Strictly, the poll dates are neither to be fixed by the Government nor
announced by it -- contrary to a widespread but erroneous impression. The
responsibility for both is wholly and exclusively that of the Election
Commission, which is an independent statutory authority under the Constitution.
The poll body may have consulted the Government in the past informally or
formally. But it is not obliged to do so.
What precisely is the implication of
Mrs Gandhi's remark that the poll will be held "according to
schedule". Broadly, it implies a poll before the present Lok Sabha
completes its five-year term on January 20, 1995. However, some experts draw
attention to the fact that there is no provision in the Constitution which
specifically requires a general election for the Lok Sabha to be held within
six months of the dissolution of the House. True, six general elections have
been held so far within six months. However, this has been so because of the
good sense of the Prime Ministers and the Chief Election Commissioners -- and
their willingness to accept the six-month period as an implication of Article
85 of the Constitution and another provision which stipulates that there shall
be a Lok Sabha. Article 85 lays down: "The President shall from time to
time summon each House of Parliament to meet at such time and place as he
thinks fit but six months shall not intervene between its last sitting in on
session and the date appointed for its sitting in the next session."

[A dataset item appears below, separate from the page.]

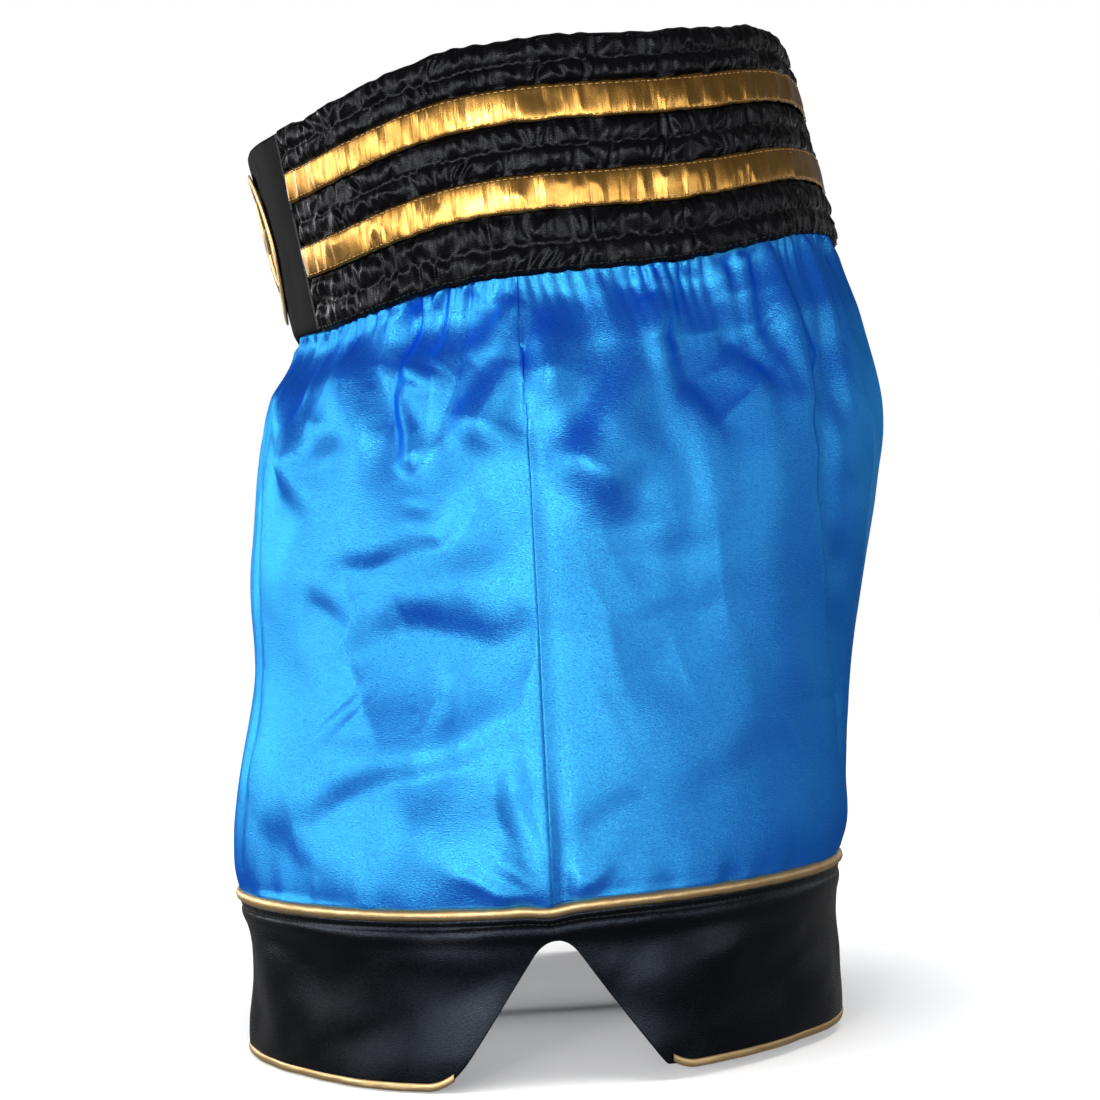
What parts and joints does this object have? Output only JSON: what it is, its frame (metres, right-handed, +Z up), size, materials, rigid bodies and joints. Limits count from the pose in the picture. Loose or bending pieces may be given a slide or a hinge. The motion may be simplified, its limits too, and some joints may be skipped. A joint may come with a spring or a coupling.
{
  "type": "boxing shorts",
  "caption": "Satin boxing shorts with a high ruched elastic waistband, striped in gold, piped legs and contrasting hem bands with side vents.",
  "frame": {"origin": "on the surface the hems rest on, below the middle of the bounding box, on the left-right middle plane", "axes": "+Z up; the shorts' front faces -Y; the wearer's left side is +X"},
  "size_m": [0.3538, 0.3071, 0.4468],
  "materials": {
    "blue_satin": "royal blue satin weave, glossy",
    "black_satin": "black satin weave, ruched on the waistband",
    "hem_satin": "black satin weave, flat",
    "gold_trim": "gold satin piping and binding",
    "gold_foil_tape": "metallic gold foil tape, crinkled",
    "elastic": "covered woven elastic, hidden in the waistband"
  },
  "bodies": {
    "root": {"back_panel_left": "blue_satin", "back_panel_right": "blue_satin", "badge_ring": "gold_foil_tape", "badge_star": "gold_foil_tape", "crotch_gusset": "blue_satin", "front_panel_left": "blue_satin", "front_panel_right": "blue_satin", "gold_stripe_lower": "gold_foil_tape", "gold_stripe_upper": "gold_foil_tape", "hem_band_back_left": "hem_satin", "hem_band_back_right": "hem_satin", "hem_band_front_left": "hem_satin", "hem_band_front_right": "hem_satin", "hem_binding_back_left": "gold_trim", "hem_binding_back_right": "gold_trim", "hem_binding_front_left": "gold_trim", "hem_binding_front_right": "gold_trim", "leg_piping_left": "gold_trim", "leg_piping_right": "gold_trim", "waist_elastic_1": "elastic", "waist_elastic_2": "elastic", "waist_elastic_3": "elastic", "waist_elastic_4": "elastic", "waist_elastic_5": "elastic", "waistband_front_panel": "black_satin", "waistband_shell": "black_satin"}
  },
  "joints": []
}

This has been interpreted to mean
that the new Lok Sabha must meet within six months of the last session of the
dissolved House. Yet, according to some experts, the Article does not
necessarily make it mandatory for the poll to be held within six months. The
Article, they point out, does not talk of the old dissolved House and the new
Lok Sabha. It refers only to two sessions of the House. This silence or
ambiguity, they argue, could prove dangerous. The Article could be interpreted
in a way as to leave the door wide open for unscrupulous leaders in power to
enter into a conspiracy and postpone elections indefinitely with impunity and
without violating the Constitution! In fact, some insiders among
Parliamentarians recall that the January poll of 1980 might not have been held within
six months of the dissolution of the Sixth Lok Sabha but for the
"democratic and gentlemanly" approach adopted by Mr Charan Singh,
then Prime Minister and the interpretation given to Article 85 by the Chief
Election Commissioner, Mr S.L. Shakdher.
Some Lok Dal leaders, including Mr
Raj Narain, wanted the elections postponed by month or so to “suit the
convenience of the farmers”. But Mr Charan Singh strongly opposed the move as
it would have delayed the poll beyond the six month period and even reprimanded
them publicly. What is more, he left the timing of the poll for the new Lok
Sabha appropriately to the Chief Election Commissioner. Mr Shakdher, for his
part, firmly held that Parliament was a continuing body and the six-month
period, therefore, applied not only to two sessions of the same House but also
to the last session of the dissolved House and the first session of the new
House, Undoubtedly, there is no guarantee that the precedents established so
far would necessarily be followed. The Constitution contains a lacuna which
could be exploited to delay a general election beyond six months. (In 1979,
another loophole enabled Mr Charan Singh to head a Government for six months
without facing the Lok Sabha even once!) But conventions are often more
important than the written word.
Alas, ignorance persists even where
the Constitution is clear. The Election Commission is a case in point. The
founding fathers were clear that free and fair elections were the bedrock of
democracy and, therefore, created an independent Election Commission which
would function without fear or favour. Accordingly, Article 324(1) of the
Constitution provides: "The superintendence, direction and control of the
preparation of the electoral rolls for, and the conduct of, all elections to
Parliament and to the Legislatures of every State and of elections to the
office of President and Vice- President held under this Constitution shall be
vested in a Commission (referred to in this Constitution as the Election
Commission)." The founding fathers also ensured the independence of the
Commission by providing that "the Chief Election Commissioner shall not be
removed from his office except in like manner and on like grounds as a judge of
the Supreme Court." Further, they provided that "the conditions of
service of the Chief Election Commissioner shall not be varied to his
disadvantage after his appointment."
The powers of the Election
Commission in regard to three matters -- superintendence, direction and control
of elections -- is absolute and cannot be questioned by anyone. (Not many
remember that these three words were deliberately and advisedly picked by the
founding fathers from Article 14 of the Government of India Act of 1935-- a key
article designed to give the Secretary of State absolute power to supervise,
direct and control the functioning of the Governor General of India, who was
authorised even to act "in his discretion" and "exercise his
individual judgment.") In fact, the Supreme Court has already held that
the power of the Commission in the superintendence, direction and control is
unfettered and over-riding. Parliament has, no doubt, been empowered to legislate
on certain aspects of the elections, such as making provision with respect to
elections to legislatures. But the crucial point here is this: all such
legislation is subject to the absolute power accorded to the Election
Commission to conduct a free and fair poll, basic to a healthy democracy.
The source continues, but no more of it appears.